I think they build purty good eq....they have always struggled with dealer network.


----------



## Gearclash (Nov 25, 2010)

I'm not directly familiar with the XTX. Going by looks, they are an extensive evolution of the CIH MX150/170. Google is your friend.


----------



## CowboyRam (Dec 13, 2015)

It is temping. I found one for about the same price as the Case IH 7130 that I have been looking at; it is only nine years old, but I am still leaning toward the 7130 even though it is a 30 year old tractor. It seems I keep looking at other tractors but I always keep leaning toward the 7130


----------



## swmnhay (Jun 13, 2008)

I've been told the from a McCormick owner the med HP tractors are pretty good,he has a 125?? But the lg hp had ALOT of issues.A friend has a 200?? He has been trying to get rid of,it's had issues.


----------



## JD3430 (Jan 1, 2012)

I was lucky to have a McCormick dealer an hour away. I did need a few parts and they were there very quickly. 
If you have a CaseIH dealer nearby, many parts can be shared with McCormick. 
Seems like Anymore with parts, I call and they're on my doorstep in 2-3 days if they're not in stock at the dealer.
I don't know which one you'd be better off with, but if parts fast availability is paramount, I'd go with the case-IH. If creature comforts and modern layout are more important, I'd go with the XTX. You'll be able to get parts, but it won't be as fast. The dealership network seemed to be growing. While I owned mine, another dealer actually took on McCormick and I actually had 2 dealers to chose from.


----------



## 8350HiTech (Jul 26, 2013)

somedevildawg said:


> I wouldn't touch it with a 10' pole.....your last sentence is the deal killer.

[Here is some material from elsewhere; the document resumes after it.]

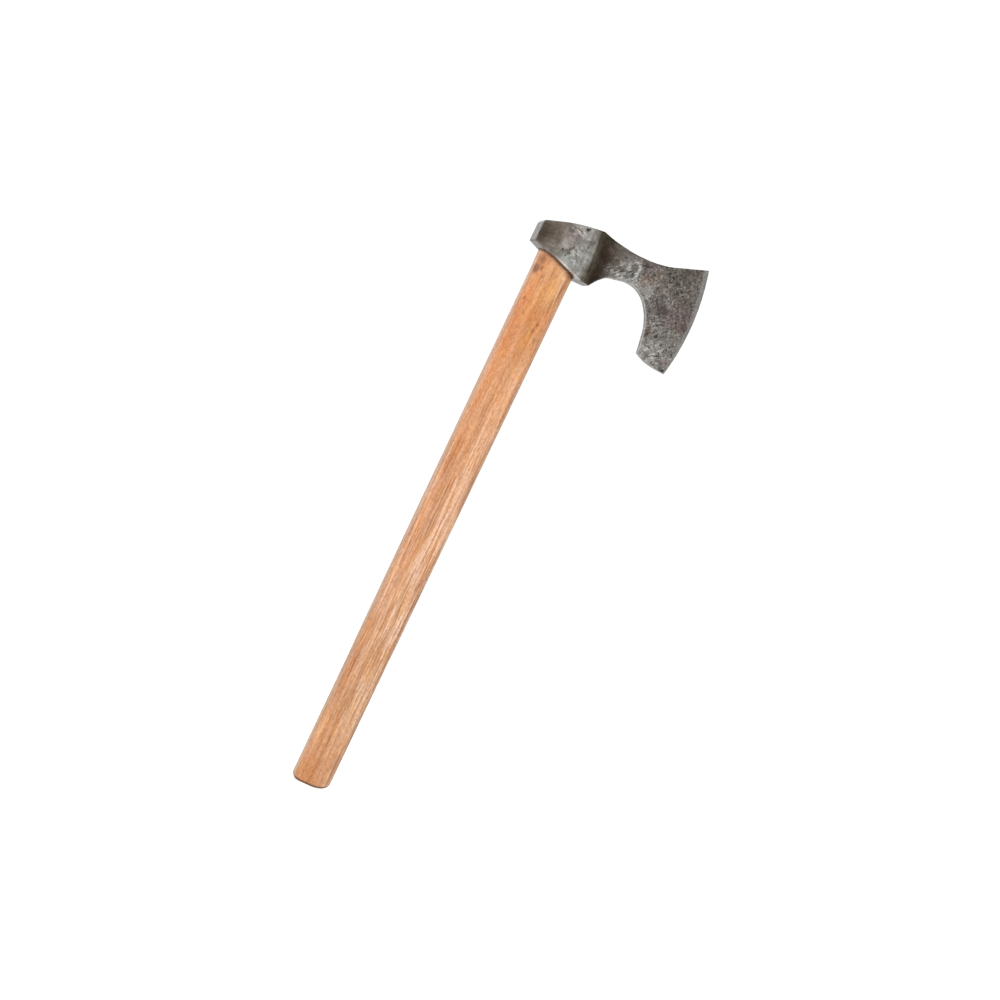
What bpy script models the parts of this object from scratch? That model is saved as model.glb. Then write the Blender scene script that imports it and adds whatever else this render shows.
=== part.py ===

I can't say dealer proximity bothers me for a tractor. It's nice but I can't really recall needing too many emergency parts that I could get same day. Baler or other hay equipment is a bit different, as there are more consumable parts there that it's nice to be able to grab locally as necessary.


----------



## endrow (Dec 15, 2011)

I'd be careful with that one . That is a model that pioneered electronic engine management which included a link to the transmission power boost for the PTO etc etc. ... If you're very early in that series. Definitely be careful. Do a little research


----------